Start of DATA SECTION

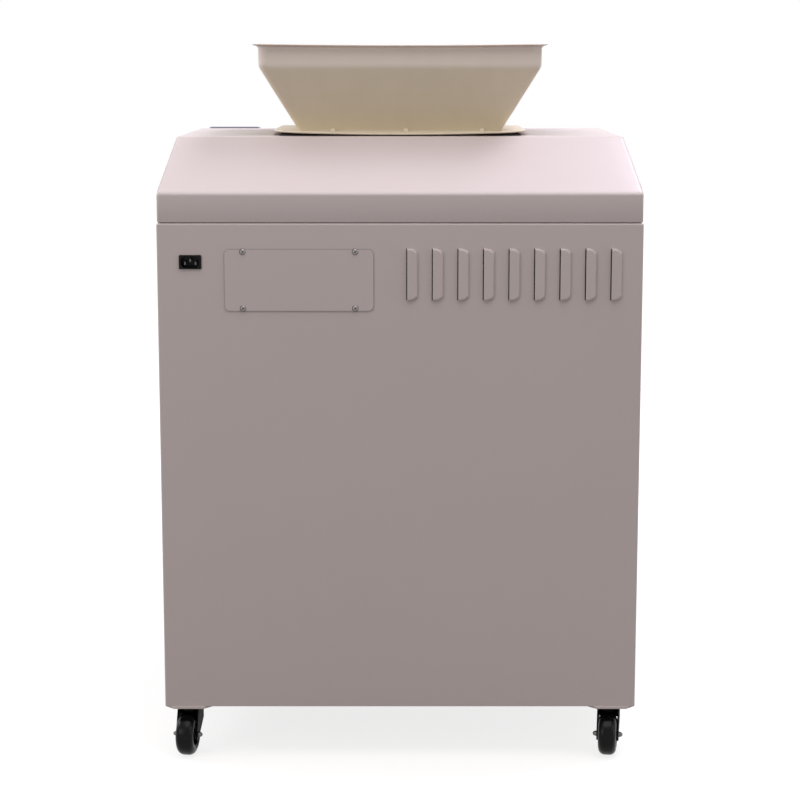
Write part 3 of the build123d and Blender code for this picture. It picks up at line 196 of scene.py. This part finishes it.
# Cabinet: one folded wrap of sheet steel, with the louvres pressed out of its back and a floor
# pan spot-welded in. It is under baked polyester powder, a warm pinkish grey with the skin of
# orange peel that such a coat has.
def paint(red, green, blue):
    """A colour given on the screen's scale of 0 to 255, as the linear colour a shader takes: each
    share, a little offset, to the power of 2.4."""
    shares = np.array([red, green, blue]) / 255
    return (*(((shares + 0.055) / 1.055) ** 2.4).tolist(), 1.0)


def noise(place, scale, detail=2.0):
    """Smooth noise between 0 and 1, with so many waves to the metre and so many finer layers."""
    return place.node("TexNoise", {}, {"Vector": place, "Scale": scale, "Detail": detail})


def between(amount, low, high):
    """Two colours mixed by a wire that runs from 0 to 1."""
    return amount.node("Mix", {"data_type": "RGBA"}, {0: amount, 6: low, 7: high}, 2)


def skin(height, depth):
    """A bump from a wire of heights between 0 and 1, over a depth in metres."""
    return height.node("Bump", {}, {"Strength": 1.0, "Distance": depth, "Height": height})


def shade(tone, share):
    """A colour made darker or lighter by a share."""
    return (*(share * v for v in tone[:3]), 1.0)


def powder(tone, rough):
    """Powder coat: a slow cloud in the colour and two sizes of orange peel."""

    def look(place):
        peel = noise(place, 260, 1.0) + noise(place, 900, 1.0) * 0.35
        return {
            "Base Color": between(noise(place, 2.4, 4.0), shade(tone, 0.93), tone),
            "Roughness": noise(place, 45) * 0.14 + rough,
            "Normal": skin(peel, 0.00009),
            "Specular IOR Level": 0.42,
        }

    return look


def dress(material, *names):
    """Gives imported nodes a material."""
    for name in names:
        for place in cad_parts[name].material_slots:
            place.material = material


cabinet_tone = paint(203, 190, 186)
cabinet_rough = 0.34
cabinet_coat = finish("cabinet_powder_coat", powder(cabinet_tone, cabinet_rough))
dress(cabinet_coat, "cabinet_shell", "floor_pan")


# Folded parts on the cabinet: the gussets over the casters, and the removable pan that closes
# the front over the bin, in the same coat. Their edges are eased as a pressed sheet's edges are.
gusset_edge = 0.0005
panel_edge = 0.0008


def eased(name, width, material, body, segments=2):
    """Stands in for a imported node: a copy with its points merged and its own normals dropped.
    Edges that turn by more than edge_turn are eased, and the flats between them stay flat."""
    merge_gap = 0.00001
    flat_turn = radians(1)
    edge_turn = radians(35)
    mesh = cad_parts[name].data.copy()
    bm = bmesh.new()
    bm.from_mesh(mesh)
    bmesh.ops.remove_doubles(bm, verts=bm.verts, dist=merge_gap)
    bmesh.ops.dissolve_limit(bm, angle_limit=flat_turn, verts=bm.verts, edges=bm.edges)
    bm.to_mesh(mesh)
    bm.free()
    mesh.attributes.remove(mesh.attributes["custom_normal"])
    mesh.shade_smooth()
    mesh.set_sharp_from_angle(angle=pi)
    mesh.materials.clear()
    mesh.materials.append(material)
    made = bpy.data.objects.new(name + "_eased", mesh)
    scene.collection.objects.link(made)
    ease = made.modifiers.new("edges", "BEVEL")
    ease.width = width
    ease.segments = segments
    ease.limit_method = "ANGLE"
    ease.angle_limit = edge_turn
    ease.harden_normals = True
    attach(made, body)
    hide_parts(name)


eased("caster_gussets", gusset_edge, cabinet_coat, "cabinet")
eased("front_panel", panel_edge, cabinet_coat, "cabinet")


# Service cover: a blanked steel plate with round corners in the same coat, screwed over an opening
# in the cabinet's back, with painted shade in the seam along its edge.
cover_low, cover_high = np.array(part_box("service_cover"))
cover_corner = 0.007
seam_width = 0.0009
seam_dark = 0.75
# The tone of the painted shade in the seam.
seam_shade_tone = paint(88, 80, 78)


def covered(place):
    """The powder coat, darker where the distance in from the plate's outline is under a seam's
    width: painted shade in the seam. The outline is a rounded rectangle: corner arcs round an
    inner rectangle."""
    look = powder(cabinet_tone, cabinet_rough)(place)
    in_plane = np.array([1, 0, 1])
    middle = (cover_low + cover_high) / 2 * in_plane
    inner = np.maximum((cover_high - cover_low) / 2 - cover_corner, 0) * in_plane
    flat = place.node("VectorMath", {"operation": "MULTIPLY"}, {0: place, 1: in_plane})
    off = flat.node("VectorMath", {"operation": "SUBTRACT"}, {0: flat, 1: middle})
    off = off.node("VectorMath", {"operation": "ABSOLUTE"}, {0: off})
    off = off.node("VectorMath", {"operation": "SUBTRACT"}, {0: off, 1: inner})
    beyond = off.node("VectorMath", {"operation": "MAXIMUM"}, {0: off, 1: (0, 0, 0)})
    beyond = beyond.node("VectorMath", {"operation": "LENGTH"}, {0: beyond}, "Value")
    nearest = off.math("MAXIMUM", *(off.node("SeparateXYZ", {}, {0: off}, i) for i in (0, 2)))
    depth = cover_corner - beyond - nearest.math("MINIMUM", nearest, 0.0)
    seam = depth.node("MapRange", {}, {0: depth, 1: 0.0, 2: seam_width, 3: seam_dark, 4: 0.0})
    # Painted shade: the plate is darkened along its outline, in the seam.
    look["Base Color"] = between(seam, look["Base Color"], seam_shade_tone)
    return look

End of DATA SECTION

▸ AIM OF THE EXERCISE
In the material above, find the lines that contain "body" and show them.

▸ RESPONSE FOR THIS EXERCISE
def eased(name, width, material, body, segments=2):
    attach(made, body)